Mikro has lots of nature books, is familiar with the term "mating", and knows that it takes a mommy and a daddy to make a baby, but our little green pals sure gave him a more concrete idea than the vagueness of children's science books... "Mommy, why is the father grasshopper on top of the mother?" "They're trying to make baby grasshoppers, son." Which is as detailed as I got. That, and that the mama grasshopper will lay eggs in the dirt. Well, at least it is in the context of insects, but I dread my little know-it-all loudly and descriptively sharing his knowledge with kids whose parents may not believe in even vaguely explaining this sort of thing to the very young...
Mikro got to see an old NASCAR Mercury that ran in the Daytona 500 in the late 1950s, as well as a tribute to Dale Earnhardt and the #3 car, and a bunch of other cool vehicles. He's been obsessed with racing since he was 6 months old.
That's me above, with the coffee, but the reason I uploaded this one full size was so any NASCAR or car buffs can click and read the history on the poster. Very cool.
Teatown Lake Reservation is a huge nature preserve, which holds an annual fall festival. I couldn't get Mikro or Kevin interested in the many fun craft activities they had, but we did go on a tour of their bird of prey rehabilitation area, enjoyed the many reptiles and amphibians in the lodge, walked around the grounds, bought farm fresh apples, and bribed a reluctant Mikro into experiencing his first hay ride. (Heh, the bribe was a set of plastic figures illustrating the lifecycle of the ladybug, which is what he picked from the gift shop. Gotta love homeschooled science nerd kids!) I went too, since they require a parent for kids under six.

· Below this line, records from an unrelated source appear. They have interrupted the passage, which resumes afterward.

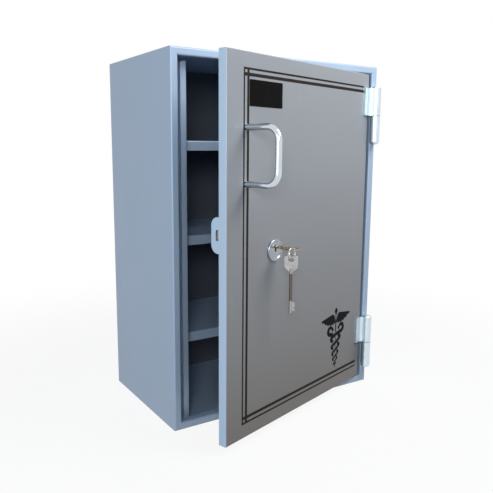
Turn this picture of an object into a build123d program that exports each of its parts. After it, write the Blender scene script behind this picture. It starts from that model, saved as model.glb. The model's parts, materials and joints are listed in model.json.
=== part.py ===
from build123d import *
from math import cos, pi, radians, sin
import os

# A steel medicine cabinet for a wall, with a lockable door that stands ajar. The origin is the
# middle of its base, the door faces -Y and +Z is up. Every length is in millimetres.

# Carcass, four folded panels mitred into a box with a narrow front frame
cabinet_width = 416
cabinet_depth = 251
cabinet_height = 600
carcass_sheet = 2.0
fold_radius = 2.5
frame_width = 12.5
jamb_depth = 15
wall_hole_diameter = 9
wall_holes_width = 300
wall_holes_height = 440

# Shelves, trays turned upside down
shelf_sheet = 1.5
shelf_flange = 15.8
shelf_set_back = 55
shelf_fold_radius = 2.2
upper_shelf_below_top = 135.5
middle_shelf_top = 309
lower_shelf_top = 142.5

# Bolt pocket, the folded strip behind the free edge of the door
pocket_sheet = 1.5
pocket_web_inset = 38.5
pocket_lip = 10.5
pocket_fold_radius = 2.0
pocket_top_gap = 16
pocket_top_radius = 5

# Door, a folded pan with an inner cover
door_angle = 17
door_sheet = 2.0
door_thickness = 14.5
door_recess = 3.2
door_edge_radius = 1.6
door_gap_free = 3.2
door_gap_hinge = 3.0
door_gap_level = 1.5
door_lip = 16
cover_sheet = 1.2
cover_inset = 8
cover_corner_radius = 6
cover_key_hole_diameter = 23
cover_screw_from_end = 70
cover_screw_from_bolt = 72

# Lug on the free edge, with the slot that the bolt passes
lug_height = 52.5
lug_reach = 14.5
lug_corner_radius = 12
lug_slot_height = 16.5
lug_slot_width = 5.6
lug_stop_gap = 0.3

# Weld-on bullet hinges
hinge_inset = 9
hinge_gap = 0.5
barrel_radius = 8.5
hinge_half_length = 51
hinge_washer_thickness = 0.8
hinge_lift = 0.1
upper_hinge_from_top = 87.5
lower_hinge_from_base = 84
hinge_pin_diameter = 8
hinge_pin_reach = 32
hinge_pin_depth = 30
hinge_bore_relief = 1
hinge_pin_bevel = 1
hinge_nose_radius = 6
hinge_cap_radius = 2
leaf_width = 24
leaf_thickness = 3.7
weld_foot_width = 8
weld_radius = 5.5
weld_throat = 13.5
web_width = 4.2
web_gap = 0.6
washer_diameter = 15

# Pull handle, a bent round bar
handle_diameter = 9.5
handle_inset = 41.3
handle_below_top = 157.5
handle_width = 80
handle_reach = 58
handle_bend_radius = 19
handle_hole_depth = 12
handle_screw_reach = 11
handle_washer_diameter = 11
handle_washer_thickness = 1.0

# Lock, with the key turned so that the bolt is drawn back. The rose sits a little below the key.
key_inset = 110.3
key_height = 304
rose_below_key = 5.3
rose_diameter = 35
rose_proud = 3.5
rose_neck_diameter = 20
rose_lip = 1.6
rose_rim_width = 3.6
rose_dish = 0.9
keyhole_width = 3.4
keyhole_play = 0.6
keyhole_round_diameter = 6.4
case_width = 60
case_height = 76
case_depth = 30.1
case_sheet = 1.5
case_below_key = 26
case_left_of_key = 30
case_ear = 10
case_corner_radius = 4
case_edge_radius = 2
barrel_diameter = 21
barrel_gap = 0.8
barrel_length = 19
barrel_end_gap = 0.3
boss_wall = 3
journal_diameter = 10
journal_proud = 0.6
drive_pin_diameter = 3
drive_pin_radius = 8
drive_pin_start = 45
drive_pin_short = 0.2
bolt_thickness = 4
bolt_height = 14
bolt_above_key = 27
bolt_cover_gap = 0.3
bolt_back_gap = 0.8
bolt_recess = 1.5
bolt_tail_left = 16
bolt_tail_right = 9.3
bolt_tail_clearance = 3.2
bolt_tip_radius = 2
fork_play = 0.4
fork_top_play = 1.0
guide_offset = 41.3
guide_width = 14
guide_sheet = 1.5
guide_foot = 10
guide_play = 0.4
guide_fold_radius = 0.5

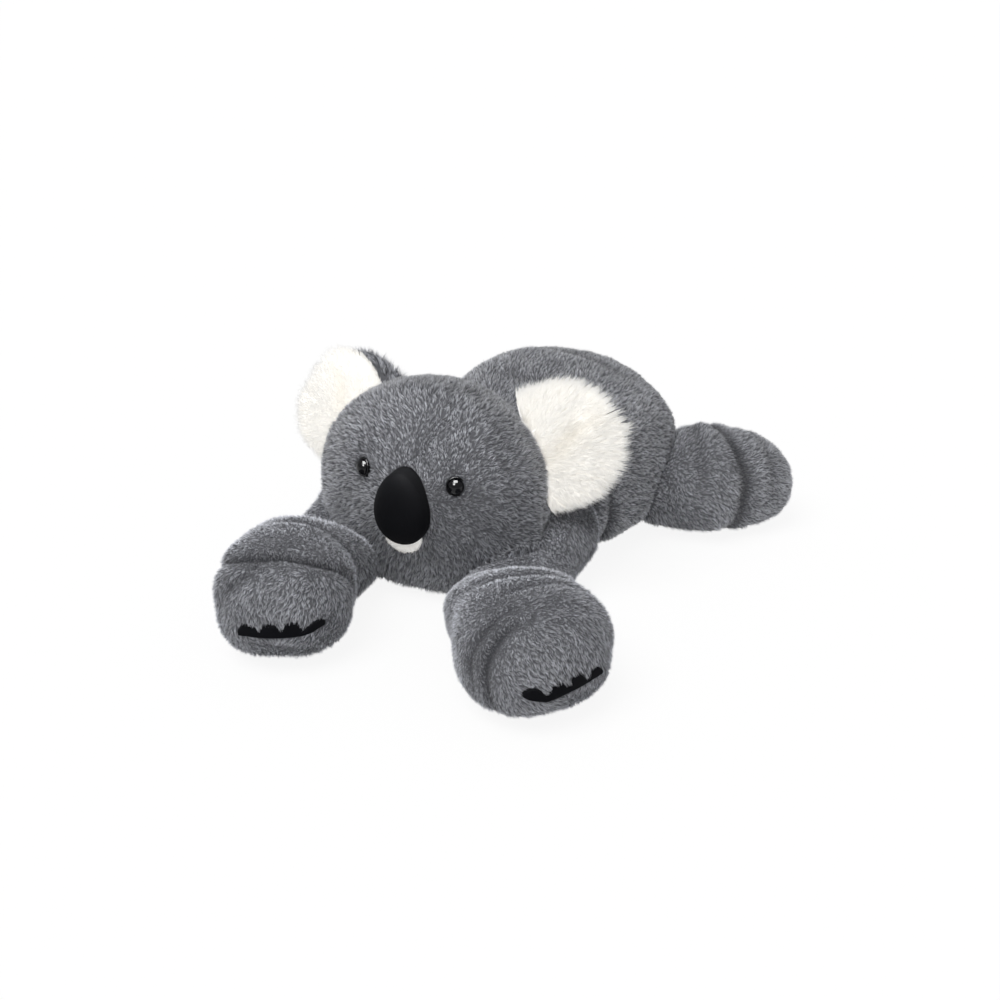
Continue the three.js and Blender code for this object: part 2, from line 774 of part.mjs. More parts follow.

Of course, by the time the ride was over, he was having a meltdown because "I don't want to get off! I want to go again!" and, given the hundred or more people on line, that wasn't gonna happen...
We found a squooshed wooly bear caterpillar on the trails, and brought him home, hoping he'd recover, but sadly, poor Wooly Bully (which Mikro pronounces Pully Wully) did not make it.
We live not too far from the Croton Resevoir, which feeds NYC's water supply, now through more modern pipelines, but originally via a system of brick tunnels called the Old Croton Aqueduct. They are buried under a hiking trail that parallels the Croton River and ends at the Croton Dam. It's a nice flat trail, and you can start as far south as you like, all the way down in the Bronx if the fancy strikes you. Our usual hiking buddy is Mikro's godmother. She's not so available these days, since she works crazy hours driving a commuter train. Between her schedule, and my pain levels, we don't often get the opportunity to go hiking. But luckily, we recently got to take a nice walk on a beautiful day.
The Dam is a great place to bird watch. One day, we watched a bald eagle steal a fish from an osprey in a tree, just 20 feet or so from where we were standing atop the Dam. It's really a beautiful place, and surprisingly blessed with wildlife for a spot only 40 miles or so north of NYC.